April 30, 2013 | Mandarin
A Chinese Class for Small Children
Mandarin in New York City public schools!
In honor of my last day of Chinese (for now), today I visited a Mandarin class for second-graders at P.S. 368, a public elementary school at Amsterdam and 146th Street in Harlem.
Approaching P.S. 368
The class is part of the Speak to Succeed initiative from Global Language Project, an educational nonprofit founded by business executive Angela Jackson. Jackson’s experiences living and working abroad highlighted for her the advantages multilingualism conferred on children overseas, in terms of both educational and professional opportunities. Through GLP’s programs she and a network of partners seek to give disadvantaged public-school students the skills they need to compete in a global economy.
GLP’s first program was launched in 2009 for Harlem third-graders. Today it offers instruction in Mandarin, Spanish, and Arabic to more than 800 young students in Manhattan, Brooklyn, and Providence, Rhode Island.
The teacher of the 45-minute Mandarin class I attended was Jui Shih, a stylish, graceful young woman from Taiwan. The kids have just one class a week (though GLP would ideally like three), and they began in September. Other students at the school are getting one Arabic class a week.
The first thing that impressed me in this classroom of I think 22 students was that they were so attentive, interested, and well-behaved. Led by Ms. Shih, they began the class by identifying animals on a picture board (in Chinese).
It was cute, but I was appalled to realize I could not understand a lot of what was said there. The thing is, in my Pimsleur, Fluenz, and other lessons, I have not generally learned words for animals, unless they are part of a food dish. As I sat there listening, it did not really console me to think that I knew how to talk about changing money at the bank and buying medicine at the pharmacy.
Alas, I too wanted to know how to say that a bunny jumps.
The Hour for Mandarin Has Arrived
Pulling myself together, I then watched the children act out the parts of earth’s various living creatures. They were preparing for a play that involved dramatizing the animals’ characteristics and lifestyles, and some of the action was quite dramatic indeed, involving swimming through the air, leaping and hopping, and sometimes culminating in small children’s collapsing on the floor in a heap.
Most of them could not have been having more fun. Ms. Shih has a quiet authority that makes kids listen, and a warmth that makes them like her and want to be good.
The neighborhood has a large Dominican population, and it was something to see a little boy from Harlem reflexively correct a little girl from Harlem—neither of them Chinese—on her Chinese pronunciation. I saw only one Asian student in the class; other than that, most or perhaps all appeared to be Hispanic or African-American.
Now, the last time I visited a foreign-language class at an elementary school, back in 2011 at a school about a mile and a quarter from this one, the students’ beloved goldfish died.
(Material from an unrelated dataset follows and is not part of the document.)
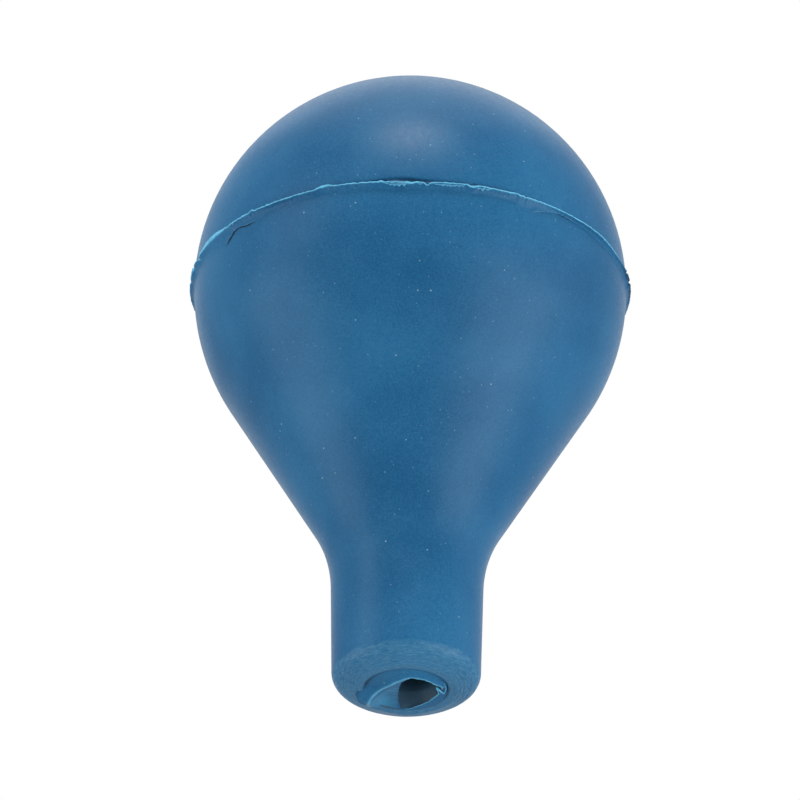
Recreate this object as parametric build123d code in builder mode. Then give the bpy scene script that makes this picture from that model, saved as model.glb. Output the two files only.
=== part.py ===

That untimely event led to an unplanned and class-long discussion, en français, of ichthyological mortality. So far this Mandarin class seemed to be proceeding tragedy-free, but in keeping with what appears to be a tradition for my classroom visits, routine soon confronted the inconvenient chaos that characterizes human existence.
I was looking to the right of the room when from my left came the sound of flowing liquid. The sound of flowing liquid in a grade-school class is never a good sign. My eyes traveled left and sure enough, there stood a little girl in the middle of the room vomiting.
And then she vomited more.
A trash can was rushed over to her, but by then there was already a generous supply of bodily fluid in the middle of the floor.
Paper Snake for Chinese Lunar New Year, Resident of P.S. 368’s Ceiling
Poor little thing. She had apparently been sick the night before, and she had apparently not yet made a full recovery. She was helped out of the room to get medical assistance.
As someone who had her own flowing-liquid incident in first grade (and never forgot it), I sympathized.
As for the liquid itself, it did not trouble me. I have spent a lot of time around small children, and I am not easily grossed out.
The teacher was the opposite of nonplussed. In fact, she was non-nonplussed. She simply turned this into a teaching moment, asking for volunteers. Hands shot up around the room.
She selected a couple of students and then calmly, and in Chinese, gave instructions for them to go get paper towels. She repeated the Chinese a few times to make sure they understood. A little vomit on the floor was not going to force a switch to English or derail language-learning activities.
Off went the kids, who soon returned bearing paper towels. Said paper towels were placed on top of said vomit. The Chinese instruction continued. A little while later a custodian arrived with a mop and cleaned things up properly.
In the meantime, the children practiced their animals in pairs at their tables. With the assistance of the teacher, they then demoed their animals for the class two at a time. They also made paper headbands for their respective animals for the play.
I was impressed by their accents and by what they had picked up in just one class a week. It is so, so valuable to begin language instruction when children are small like this, and while they are still little language sponges.
The kids almost universally appeared to love the Chinese, and that made me happy. Language skills are power—a power for good, and for fulfillment in one’s personal and professional life. I wish more people could have this gift. Kudos to Angela and her team of language-committed donors, teachers, administrators, and volunteers for giving New York City schoolchildren this gift.